── Information provided

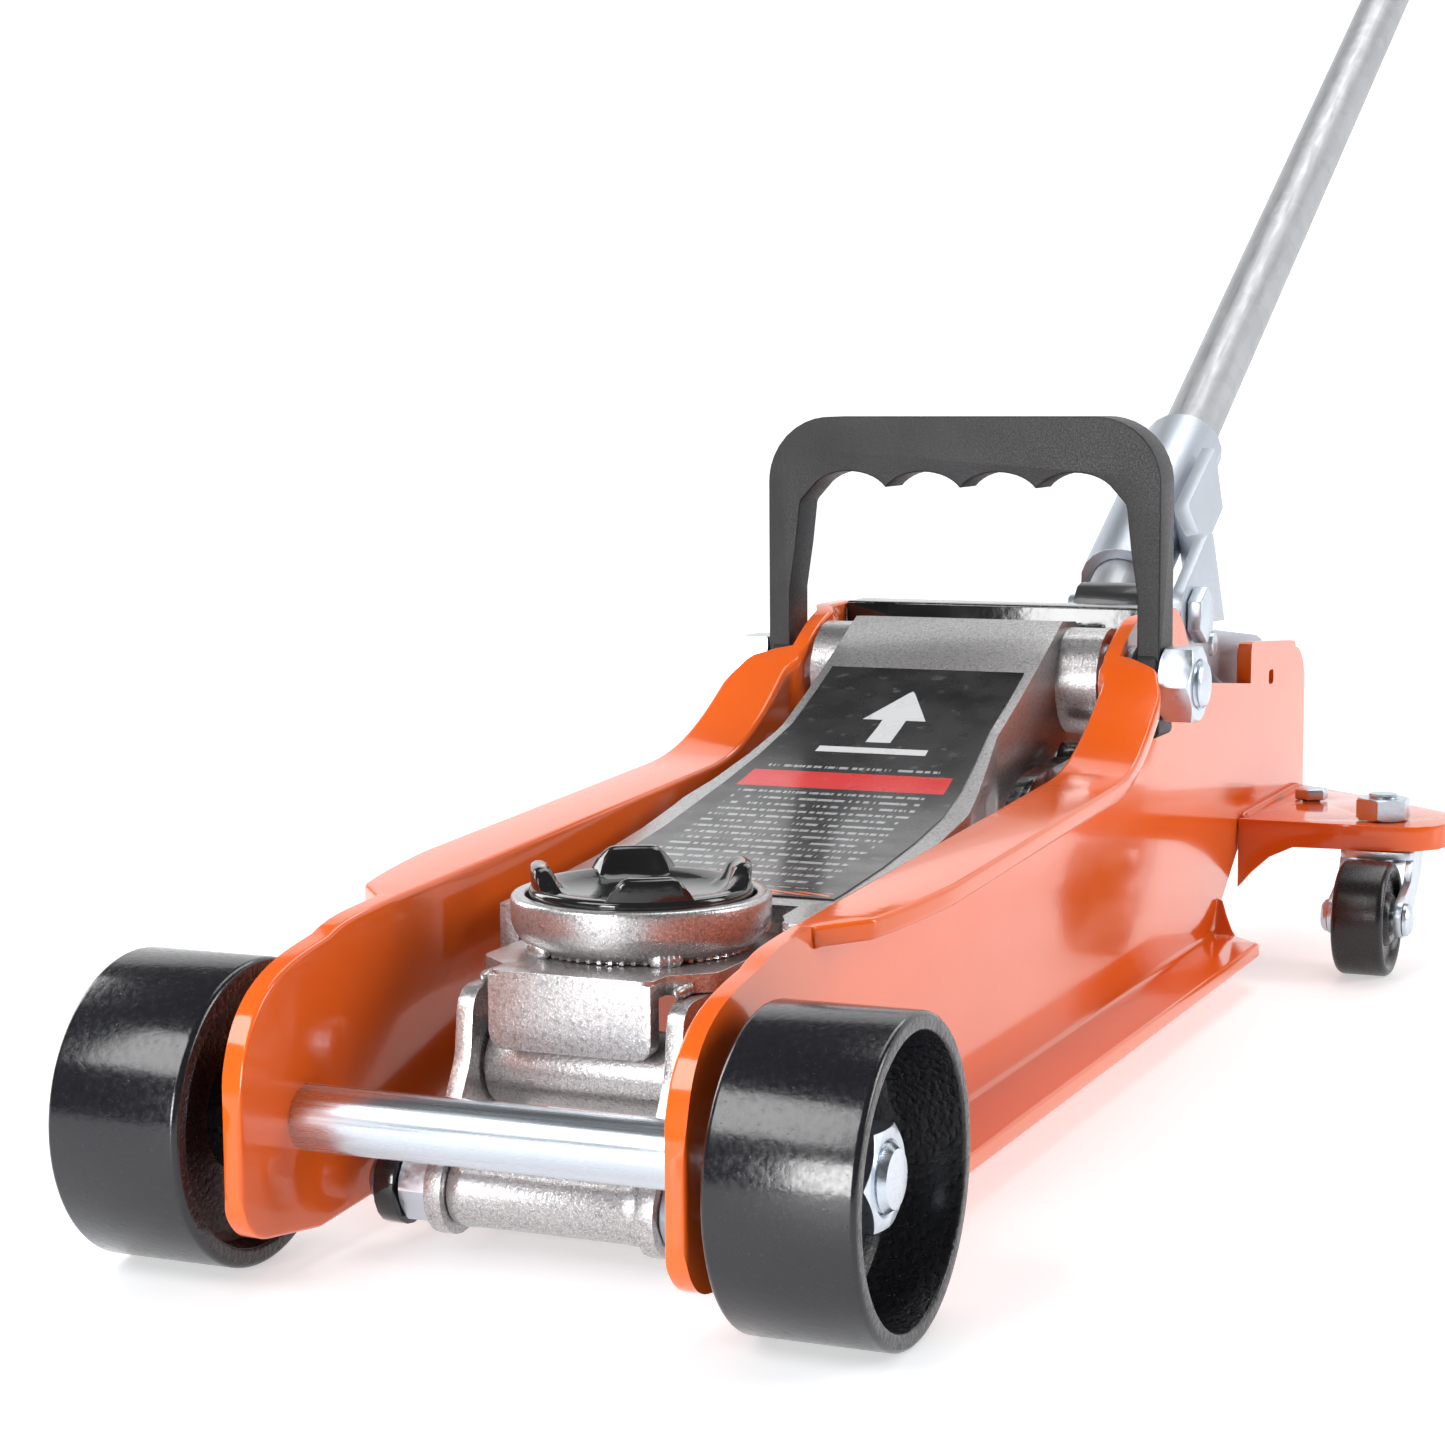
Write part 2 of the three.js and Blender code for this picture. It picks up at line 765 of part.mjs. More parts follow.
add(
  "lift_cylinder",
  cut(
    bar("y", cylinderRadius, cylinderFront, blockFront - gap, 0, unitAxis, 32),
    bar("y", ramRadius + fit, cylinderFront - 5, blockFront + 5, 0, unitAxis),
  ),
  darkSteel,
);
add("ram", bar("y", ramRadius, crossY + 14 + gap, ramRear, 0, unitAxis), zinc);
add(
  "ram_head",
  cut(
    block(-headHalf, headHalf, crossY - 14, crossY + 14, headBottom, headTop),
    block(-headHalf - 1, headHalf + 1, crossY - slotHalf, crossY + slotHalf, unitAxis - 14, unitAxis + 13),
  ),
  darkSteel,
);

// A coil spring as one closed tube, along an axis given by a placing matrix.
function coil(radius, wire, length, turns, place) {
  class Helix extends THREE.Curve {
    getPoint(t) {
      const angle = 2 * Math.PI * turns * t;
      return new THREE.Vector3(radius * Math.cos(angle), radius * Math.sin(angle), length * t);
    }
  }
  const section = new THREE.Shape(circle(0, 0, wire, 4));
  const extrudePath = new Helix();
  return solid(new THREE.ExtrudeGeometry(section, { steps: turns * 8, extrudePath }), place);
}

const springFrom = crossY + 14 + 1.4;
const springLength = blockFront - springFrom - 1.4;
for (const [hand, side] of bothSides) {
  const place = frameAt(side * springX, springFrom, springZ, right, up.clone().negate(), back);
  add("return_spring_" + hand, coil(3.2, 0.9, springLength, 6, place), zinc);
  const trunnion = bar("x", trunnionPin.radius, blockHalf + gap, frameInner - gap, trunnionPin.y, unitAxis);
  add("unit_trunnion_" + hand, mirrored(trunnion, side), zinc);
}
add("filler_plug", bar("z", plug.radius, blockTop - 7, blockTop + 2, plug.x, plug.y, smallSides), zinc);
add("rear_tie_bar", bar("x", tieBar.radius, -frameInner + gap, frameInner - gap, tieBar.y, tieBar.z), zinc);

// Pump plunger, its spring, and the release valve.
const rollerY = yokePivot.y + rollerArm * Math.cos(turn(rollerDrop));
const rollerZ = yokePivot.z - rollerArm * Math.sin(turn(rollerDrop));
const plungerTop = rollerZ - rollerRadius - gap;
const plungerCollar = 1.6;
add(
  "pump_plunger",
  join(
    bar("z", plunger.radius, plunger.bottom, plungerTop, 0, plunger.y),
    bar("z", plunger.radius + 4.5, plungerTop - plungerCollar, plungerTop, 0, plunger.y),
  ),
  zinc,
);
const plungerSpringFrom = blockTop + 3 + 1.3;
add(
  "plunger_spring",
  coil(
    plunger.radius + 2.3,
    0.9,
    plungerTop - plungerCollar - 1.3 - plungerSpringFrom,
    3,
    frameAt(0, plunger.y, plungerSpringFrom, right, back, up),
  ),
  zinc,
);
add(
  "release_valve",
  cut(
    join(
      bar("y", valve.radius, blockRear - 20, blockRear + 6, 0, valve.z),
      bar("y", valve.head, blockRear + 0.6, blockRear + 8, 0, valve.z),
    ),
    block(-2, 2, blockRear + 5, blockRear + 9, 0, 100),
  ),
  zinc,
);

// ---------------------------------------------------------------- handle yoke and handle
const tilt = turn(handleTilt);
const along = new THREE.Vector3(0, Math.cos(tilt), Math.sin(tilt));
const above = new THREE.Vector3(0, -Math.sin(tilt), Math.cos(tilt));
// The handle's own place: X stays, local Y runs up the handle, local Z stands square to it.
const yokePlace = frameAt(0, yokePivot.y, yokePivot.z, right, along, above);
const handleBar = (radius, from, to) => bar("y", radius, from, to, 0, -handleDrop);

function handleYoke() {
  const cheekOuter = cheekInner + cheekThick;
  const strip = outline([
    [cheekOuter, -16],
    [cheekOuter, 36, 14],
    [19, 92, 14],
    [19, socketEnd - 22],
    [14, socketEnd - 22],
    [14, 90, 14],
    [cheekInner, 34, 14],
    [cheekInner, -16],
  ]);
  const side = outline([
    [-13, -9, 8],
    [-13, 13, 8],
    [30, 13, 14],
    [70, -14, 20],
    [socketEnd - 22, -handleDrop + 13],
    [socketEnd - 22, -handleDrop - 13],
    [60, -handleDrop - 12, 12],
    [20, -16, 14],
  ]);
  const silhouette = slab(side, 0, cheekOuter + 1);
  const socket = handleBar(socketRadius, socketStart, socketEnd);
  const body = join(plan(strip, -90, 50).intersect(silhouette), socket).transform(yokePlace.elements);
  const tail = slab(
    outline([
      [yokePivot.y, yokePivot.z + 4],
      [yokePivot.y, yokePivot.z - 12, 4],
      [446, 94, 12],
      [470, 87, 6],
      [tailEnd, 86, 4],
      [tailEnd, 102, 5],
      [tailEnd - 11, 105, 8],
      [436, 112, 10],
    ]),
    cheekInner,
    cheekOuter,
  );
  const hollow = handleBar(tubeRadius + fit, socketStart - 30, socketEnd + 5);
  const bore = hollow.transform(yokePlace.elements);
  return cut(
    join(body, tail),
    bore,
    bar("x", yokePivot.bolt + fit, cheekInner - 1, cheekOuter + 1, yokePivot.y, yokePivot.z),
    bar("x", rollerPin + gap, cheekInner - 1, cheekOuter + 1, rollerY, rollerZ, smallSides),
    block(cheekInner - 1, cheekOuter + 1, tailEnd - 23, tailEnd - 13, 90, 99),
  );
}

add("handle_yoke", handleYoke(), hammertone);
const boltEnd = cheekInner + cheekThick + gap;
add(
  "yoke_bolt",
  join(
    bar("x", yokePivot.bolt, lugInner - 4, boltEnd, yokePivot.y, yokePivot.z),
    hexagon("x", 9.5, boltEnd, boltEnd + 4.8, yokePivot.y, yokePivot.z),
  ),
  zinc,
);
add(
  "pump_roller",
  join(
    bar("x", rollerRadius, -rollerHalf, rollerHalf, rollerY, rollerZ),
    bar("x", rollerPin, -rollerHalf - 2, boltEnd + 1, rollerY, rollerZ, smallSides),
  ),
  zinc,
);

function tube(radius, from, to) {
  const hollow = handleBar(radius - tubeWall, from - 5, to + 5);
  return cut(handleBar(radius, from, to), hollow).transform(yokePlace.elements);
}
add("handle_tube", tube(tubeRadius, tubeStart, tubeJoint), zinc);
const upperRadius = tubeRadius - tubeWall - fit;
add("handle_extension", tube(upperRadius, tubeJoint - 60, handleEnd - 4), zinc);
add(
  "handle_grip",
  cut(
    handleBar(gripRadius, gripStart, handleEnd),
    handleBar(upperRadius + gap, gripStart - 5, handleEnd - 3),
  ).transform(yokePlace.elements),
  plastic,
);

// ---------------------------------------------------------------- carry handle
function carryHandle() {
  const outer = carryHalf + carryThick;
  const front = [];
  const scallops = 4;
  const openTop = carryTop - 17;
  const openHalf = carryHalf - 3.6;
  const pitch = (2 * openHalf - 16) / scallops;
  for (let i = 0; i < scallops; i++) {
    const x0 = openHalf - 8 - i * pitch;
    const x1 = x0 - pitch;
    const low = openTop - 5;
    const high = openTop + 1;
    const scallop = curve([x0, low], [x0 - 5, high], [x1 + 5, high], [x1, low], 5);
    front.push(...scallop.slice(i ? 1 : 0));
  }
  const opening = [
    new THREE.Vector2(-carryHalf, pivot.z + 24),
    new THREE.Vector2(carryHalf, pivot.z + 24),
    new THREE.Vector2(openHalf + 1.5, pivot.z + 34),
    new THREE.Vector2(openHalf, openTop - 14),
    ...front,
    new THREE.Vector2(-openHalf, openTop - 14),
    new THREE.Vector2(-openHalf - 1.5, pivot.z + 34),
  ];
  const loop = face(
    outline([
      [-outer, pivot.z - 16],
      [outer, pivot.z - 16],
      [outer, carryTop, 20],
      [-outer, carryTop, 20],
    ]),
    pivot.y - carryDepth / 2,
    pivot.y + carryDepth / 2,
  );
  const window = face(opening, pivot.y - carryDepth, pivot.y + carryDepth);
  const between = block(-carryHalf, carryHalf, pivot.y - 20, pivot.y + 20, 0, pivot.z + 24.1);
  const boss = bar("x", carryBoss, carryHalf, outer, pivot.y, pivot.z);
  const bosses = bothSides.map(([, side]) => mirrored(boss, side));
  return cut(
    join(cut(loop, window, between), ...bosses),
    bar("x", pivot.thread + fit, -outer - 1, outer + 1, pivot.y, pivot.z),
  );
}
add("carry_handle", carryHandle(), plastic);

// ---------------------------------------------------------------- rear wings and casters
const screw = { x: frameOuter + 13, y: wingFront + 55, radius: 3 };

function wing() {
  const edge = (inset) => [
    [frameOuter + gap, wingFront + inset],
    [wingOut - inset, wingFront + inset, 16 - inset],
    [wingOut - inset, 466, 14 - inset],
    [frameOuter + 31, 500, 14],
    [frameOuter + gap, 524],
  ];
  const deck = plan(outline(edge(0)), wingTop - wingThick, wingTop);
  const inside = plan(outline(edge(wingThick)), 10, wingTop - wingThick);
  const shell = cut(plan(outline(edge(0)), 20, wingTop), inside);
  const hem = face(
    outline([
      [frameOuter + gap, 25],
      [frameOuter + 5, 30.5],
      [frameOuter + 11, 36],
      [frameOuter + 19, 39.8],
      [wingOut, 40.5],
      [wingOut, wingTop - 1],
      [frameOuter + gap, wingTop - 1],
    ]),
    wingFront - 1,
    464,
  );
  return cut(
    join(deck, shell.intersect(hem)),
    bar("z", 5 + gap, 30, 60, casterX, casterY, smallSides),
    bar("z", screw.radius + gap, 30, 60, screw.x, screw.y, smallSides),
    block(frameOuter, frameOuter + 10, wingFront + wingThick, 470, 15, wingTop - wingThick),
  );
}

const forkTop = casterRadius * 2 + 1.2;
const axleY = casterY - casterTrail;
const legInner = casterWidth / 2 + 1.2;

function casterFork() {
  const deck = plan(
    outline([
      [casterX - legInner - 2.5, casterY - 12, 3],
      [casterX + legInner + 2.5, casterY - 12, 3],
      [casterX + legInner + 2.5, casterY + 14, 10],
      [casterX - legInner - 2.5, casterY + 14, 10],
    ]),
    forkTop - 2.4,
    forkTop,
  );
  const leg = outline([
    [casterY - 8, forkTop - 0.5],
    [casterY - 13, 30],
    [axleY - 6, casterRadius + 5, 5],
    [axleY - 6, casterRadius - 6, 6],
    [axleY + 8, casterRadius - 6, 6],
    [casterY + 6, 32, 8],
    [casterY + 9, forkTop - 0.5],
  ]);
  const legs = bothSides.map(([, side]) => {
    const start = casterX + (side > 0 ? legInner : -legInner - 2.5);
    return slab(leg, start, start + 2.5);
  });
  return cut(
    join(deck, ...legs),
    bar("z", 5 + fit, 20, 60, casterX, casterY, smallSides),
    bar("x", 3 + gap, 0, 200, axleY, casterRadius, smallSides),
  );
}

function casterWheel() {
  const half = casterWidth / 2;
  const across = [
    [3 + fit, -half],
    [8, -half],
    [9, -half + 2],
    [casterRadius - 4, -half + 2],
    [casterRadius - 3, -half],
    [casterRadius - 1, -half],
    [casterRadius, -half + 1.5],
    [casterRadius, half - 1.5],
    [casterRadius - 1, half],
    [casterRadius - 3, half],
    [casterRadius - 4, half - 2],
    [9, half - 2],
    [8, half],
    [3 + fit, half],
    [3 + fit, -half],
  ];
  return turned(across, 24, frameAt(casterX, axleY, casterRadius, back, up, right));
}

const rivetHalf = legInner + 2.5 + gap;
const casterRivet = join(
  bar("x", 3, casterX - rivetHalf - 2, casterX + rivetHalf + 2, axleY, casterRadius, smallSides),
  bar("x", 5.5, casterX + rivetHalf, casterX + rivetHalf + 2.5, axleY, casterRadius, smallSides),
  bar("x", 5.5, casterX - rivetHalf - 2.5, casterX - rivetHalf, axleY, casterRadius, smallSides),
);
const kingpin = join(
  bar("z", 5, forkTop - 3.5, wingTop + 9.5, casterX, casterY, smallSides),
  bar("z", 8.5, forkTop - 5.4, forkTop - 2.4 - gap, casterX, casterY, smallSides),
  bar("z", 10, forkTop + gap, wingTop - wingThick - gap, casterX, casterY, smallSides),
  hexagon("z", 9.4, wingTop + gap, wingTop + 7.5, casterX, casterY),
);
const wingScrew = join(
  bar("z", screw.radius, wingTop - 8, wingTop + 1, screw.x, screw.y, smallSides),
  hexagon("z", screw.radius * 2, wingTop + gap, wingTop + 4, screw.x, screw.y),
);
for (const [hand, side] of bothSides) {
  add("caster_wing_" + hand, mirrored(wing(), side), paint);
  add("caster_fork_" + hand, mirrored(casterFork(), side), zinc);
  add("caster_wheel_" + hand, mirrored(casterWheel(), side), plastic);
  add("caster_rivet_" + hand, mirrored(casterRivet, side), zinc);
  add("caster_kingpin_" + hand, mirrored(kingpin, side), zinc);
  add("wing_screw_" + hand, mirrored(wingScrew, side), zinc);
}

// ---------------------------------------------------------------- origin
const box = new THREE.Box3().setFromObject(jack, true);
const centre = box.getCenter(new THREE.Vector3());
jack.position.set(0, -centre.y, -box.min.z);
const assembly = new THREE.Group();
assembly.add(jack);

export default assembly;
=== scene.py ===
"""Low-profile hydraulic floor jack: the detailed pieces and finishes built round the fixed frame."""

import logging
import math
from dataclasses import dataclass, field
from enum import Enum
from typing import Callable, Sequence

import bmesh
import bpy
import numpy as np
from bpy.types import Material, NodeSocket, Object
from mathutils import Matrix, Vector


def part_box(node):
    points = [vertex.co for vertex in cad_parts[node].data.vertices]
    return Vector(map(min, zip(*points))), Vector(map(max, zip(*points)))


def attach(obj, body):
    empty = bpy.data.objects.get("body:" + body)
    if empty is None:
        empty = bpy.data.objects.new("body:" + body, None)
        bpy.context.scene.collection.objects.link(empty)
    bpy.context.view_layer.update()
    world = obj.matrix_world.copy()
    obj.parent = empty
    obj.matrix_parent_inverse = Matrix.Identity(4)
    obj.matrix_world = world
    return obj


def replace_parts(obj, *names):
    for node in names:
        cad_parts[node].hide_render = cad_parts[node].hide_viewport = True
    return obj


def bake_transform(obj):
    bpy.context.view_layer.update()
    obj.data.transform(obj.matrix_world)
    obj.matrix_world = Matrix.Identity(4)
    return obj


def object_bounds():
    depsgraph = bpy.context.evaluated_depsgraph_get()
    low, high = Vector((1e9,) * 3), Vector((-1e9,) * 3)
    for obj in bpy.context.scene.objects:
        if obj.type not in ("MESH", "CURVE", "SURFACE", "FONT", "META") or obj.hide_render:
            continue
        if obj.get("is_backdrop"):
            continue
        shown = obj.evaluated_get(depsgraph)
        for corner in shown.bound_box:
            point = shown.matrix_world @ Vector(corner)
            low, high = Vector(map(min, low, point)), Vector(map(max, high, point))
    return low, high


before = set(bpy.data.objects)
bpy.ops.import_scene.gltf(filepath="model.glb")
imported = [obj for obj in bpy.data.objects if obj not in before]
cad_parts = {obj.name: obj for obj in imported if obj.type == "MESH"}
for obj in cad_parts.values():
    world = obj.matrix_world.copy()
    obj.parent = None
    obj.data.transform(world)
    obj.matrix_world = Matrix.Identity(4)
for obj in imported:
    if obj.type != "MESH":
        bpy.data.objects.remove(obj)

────

**Problem**
In the material above, locate the line containing "if empty is" and the line containing "obj.data.transform(obj.matrix_world)". Transcribe exactly those two lines and every line between them, and nothing more.

**Answer to the task**
    if empty is None:
        empty = bpy.data.objects.new("body:" + body, None)
        bpy.context.scene.collection.objects.link(empty)
    bpy.context.view_layer.update()
    world = obj.matrix_world.copy()
    obj.parent = empty
    obj.matrix_parent_inverse = Matrix.Identity(4)
    obj.matrix_world = world
    return obj


def replace_parts(obj, *names):
    for node in names:
        cad_parts[node].hide_render = cad_parts[node].hide_viewport = True
    return obj


def bake_transform(obj):
    bpy.context.view_layer.update()
    obj.data.transform(obj.matrix_world)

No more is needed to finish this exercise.